# PROBLEM TO WORK ON:
Reproduce exactly the opening lines of the listing, stopping after the line that contains "dome_rise = 22; // [15:0.5:40]" and including it.

#####

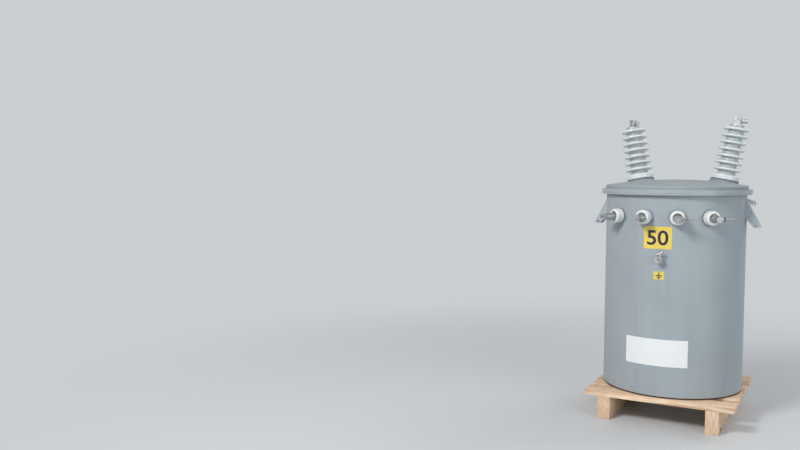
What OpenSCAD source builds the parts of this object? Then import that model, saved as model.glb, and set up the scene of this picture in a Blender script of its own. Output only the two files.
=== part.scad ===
/* [Tank] */
// Outside radius of the tank wall
tank_r = 260; // [220:5:330]
// Thickness of the tank wall
tank_wall = 3; // [2:0.5:5]
// Height of the tank wall, from the bottom plate to the rim ring
tank_h = 746; // [620:2:950]
// Thickness of the bottom plate, whose edge shows below the wall
bottom_t = 6; // [4:1:10]
// How far the bottom plate's edge sits inside the wall's outer face
bottom_inset = 1.5; // [0.5:0.5:2.5]

/* [Rim and cover] */
// How far the rim ring stands out from the wall
rim_reach = 13; // [10:1:18]
// Thickness of the rim ring
rim_t = 6; // [4:1:8]
// Thickness of the cover gasket
gasket_t = 4; // [2:0.5:6]
// Thickness of the pressed cover
cover_t = 3; // [2:0.5:4]
// Height of the cover's upright edge, from its flange to the shoulder
cover_edge_h = 20.5; // [16:0.5:30]
// How far the cover's upright edge stands out from the wall
cover_reach = 4; // [3:1:9]
// Rise of the dome above the shoulder
dome_rise = 22; // [15:0.5:40]
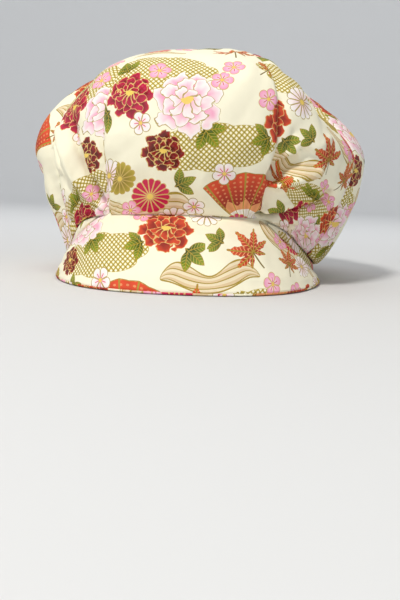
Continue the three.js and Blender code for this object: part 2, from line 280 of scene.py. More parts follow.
def fold_shape(away):
    """A fold's height as a share. Pressed cotton folds along a line, so the crest is nearly sharp."""
    return np.exp(FOLD_FALL * (CREST - np.sqrt(away**2 + CREST**2)))


def relief(turn, climb):
    full = np.sin(np.clip(climb / CROWN["belly_climb"], 0, 1) * np.pi / 2) * (1 - climb**4)
    per_degree = BELLY["half_width"] * np.pi / 180
    per_turn = per_degree * np.maximum(1 - climb, LEAST_SHARE) * FULLNESS
    per_climb = BELLY["half_width"] + CROWN["height"]
    height = np.zeros_like(climb)
    for index, (_, _, dip) in enumerate(SEAMS):
        away = turn_between(seam_turn(index, climb), turn) * per_degree
        height -= dip * SEAM_DIP * full * np.exp(-((away / SEAM_WIDTH) ** 2))
    for turn0, climb0, turn1, climb1, rise, width in FOLDS:
        line = turn_between(turn0, turn1) * per_turn, (climb1 - climb0) * per_climb
        here = turn_between(turn0, turn) * per_turn, (climb - climb0) * per_climb
        height += FOLD_HEIGHT * rise * full * fold_shape(from_line(here, line) / (FOLD_WIDTH * width))
    return height


def crown(turn, climb):
    return plain_crown(turn, climb) + normal_of(plain_crown, turn, climb) * relief(turn, climb)[..., None]


print("crown's front, at the belly:", crown(np.array([0.0]), np.array([CROWN["belly_climb"]])).round(1))

# %% [markdown]
# ## Cutting and sewing a panel
# A bmesh grid is the flat piece of cloth. Its rows run from the rim to the crown's centre, and its
# columns from seam to seam, closer together near the seams. Each vertex is moved to its place on
# the crown. The last few millimetres turn inwards, so two panels meet in a narrow groove, and small
# ripples beside the seam are the puckers that stitching leaves. The lengths measured along the
# finished rows and columns give the flat pattern back, and that is the UV map the print follows.

# %% A panel of cloth
SEAM_CROWDING, SMOOTHING_PASSES = 0.55, 30
# one unit of the pattern's UV map, in millimetres
UV_UNIT = 100


def seam_spread(share):
    """Column positions that crowd together towards both seams."""
    return (1 - SEAM_CROWDING) * share + SEAM_CROWDING * (0.5 - 0.5 * np.cos(np.pi * share))


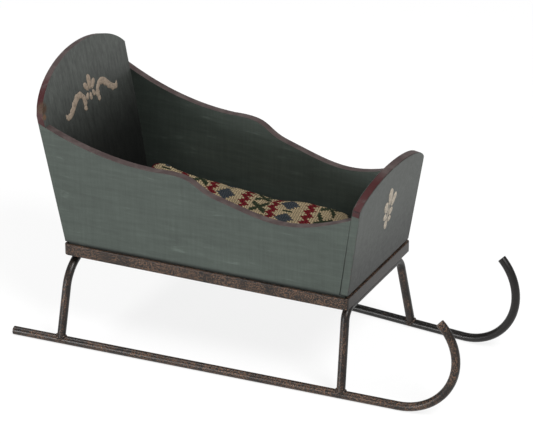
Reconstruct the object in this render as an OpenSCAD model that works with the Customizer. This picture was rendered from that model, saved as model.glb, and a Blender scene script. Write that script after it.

#####

# EXERCISE RESPONSE:
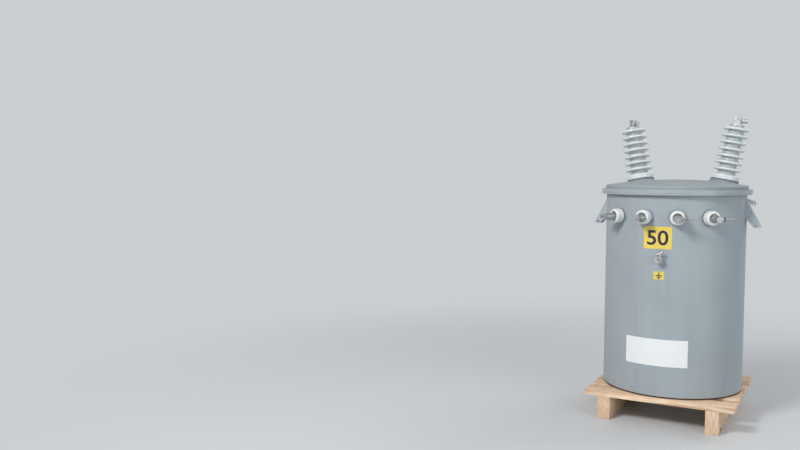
What OpenSCAD source builds the parts of this object? Then import that model, saved as model.glb, and set up the scene of this picture in a Blender script of its own. Output only the two files.
=== part.scad ===
/* [Tank] */
// Outside radius of the tank wall
tank_r = 260; // [220:5:330]
// Thickness of the tank wall
tank_wall = 3; // [2:0.5:5]
// Height of the tank wall, from the bottom plate to the rim ring
tank_h = 746; // [620:2:950]
// Thickness of the bottom plate, whose edge shows below the wall
bottom_t = 6; // [4:1:10]
// How far the bottom plate's edge sits inside the wall's outer face
bottom_inset = 1.5; // [0.5:0.5:2.5]

/* [Rim and cover] */
// How far the rim ring stands out from the wall
rim_reach = 13; // [10:1:18]
// Thickness of the rim ring
rim_t = 6; // [4:1:8]
// Thickness of the cover gasket
gasket_t = 4; // [2:0.5:6]
// Thickness of the pressed cover
cover_t = 3; // [2:0.5:4]
// Height of the cover's upright edge, from its flange to the shoulder
cover_edge_h = 20.5; // [16:0.5:30]
// How far the cover's upright edge stands out from the wall
cover_reach = 4; // [3:1:9]
// Rise of the dome above the shoulder
dome_rise = 22; // [15:0.5:40]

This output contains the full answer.